Stewardship of resources was the theme of Monday’s county council meeting, with Fairfield County Fire Marshall Tony Hill giving a presentation during a light county council session.
Hill reported on the Insurance Service Office (ISO) rating improvements that came about in the Dutchman’s Creek area after a new fire substation opened there over the summer.
The county spent around $65,000 on the substation and according to Deputy County Administrator Davis Anderson, projected savings for homeowners on reassessed home insurance rates are projected around $60,000.
Fairfield County Fire Marshall Tony Hill said it took around three years to build the substation which brought an additional 175 homes into the Dutchman Creek Fire District.
Adding those homes led to a reassessment of the ISO ratings used by insurance companies to establish home owners’ insurance premiums.
ISO ratings are on a scale of 1-10 with a lower number equating to a lower insurance rate. Hill estimated on average that residents who were added to the system saved 50 percent on homeowner’s insurance.
Those residents saw their ISO rating decrease from 10 to six, however residents who already were within the Dutchman Creek Fire Department area saw their ISO rating increase from five to six. A masonry home carrying $250,000 of home owner’s insurance had a class 10 ISO and with that a $2,259 rate, but by reducing the ISO to six the customer experienced $1,278 in savings. The increase from class five to class six resulted in insurance rates increasing by $25-71 depending upon the home value and if it were a wood or brick structure.
ISO ratings are based 50 percent on fire departments, their equipment and staff, 10 percent on communications and 40 percent on water access.
Expanding the zone with the substation meant the department is more spread out from water access. That longer distance to water sources is contributed to the rise in rates, according to Hill.

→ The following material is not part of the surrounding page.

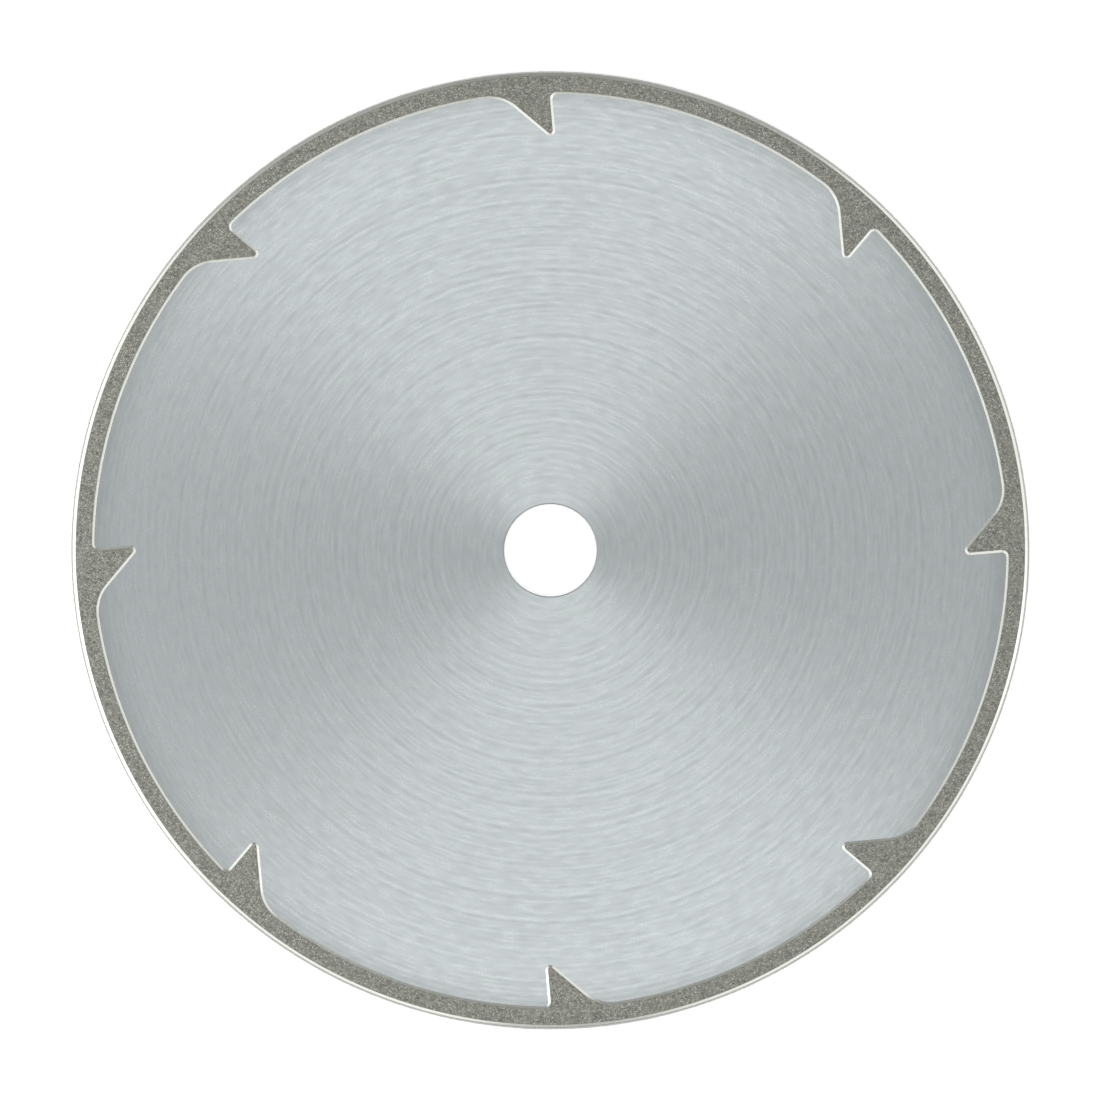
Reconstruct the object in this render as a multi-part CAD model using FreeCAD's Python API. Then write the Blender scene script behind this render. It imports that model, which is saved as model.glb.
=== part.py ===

“We are trying to do what is best for the entire fire district,” Hill said. “In the future we will try to get those ratings back down to a five.”
Hill said that process is being delayed until the ISO releases new regulations in 2013.
Delaying makes fiscal sense to Hill because then funds can be better allocated toward any new requirements that may arise.
“We don’t want to spend money until we know the new ISO changes,” Hill said.
In executive session, county council discussed a future land purchase by the county.
Council authorized for the county administrator to move forward with a land purchase in the Jenkinsville area.
The administrator cannot act until a full market value evaluation is done on the property.
The land purchase will be used for a future fire, medical and police station to serve the area.
The added emergency facilities are needed not only to serve area residents but to serve the expanding nuclear plant in the unlikely event of a nuclear emergency.
The next scheduled county council meeting is Monday, Oct. 22.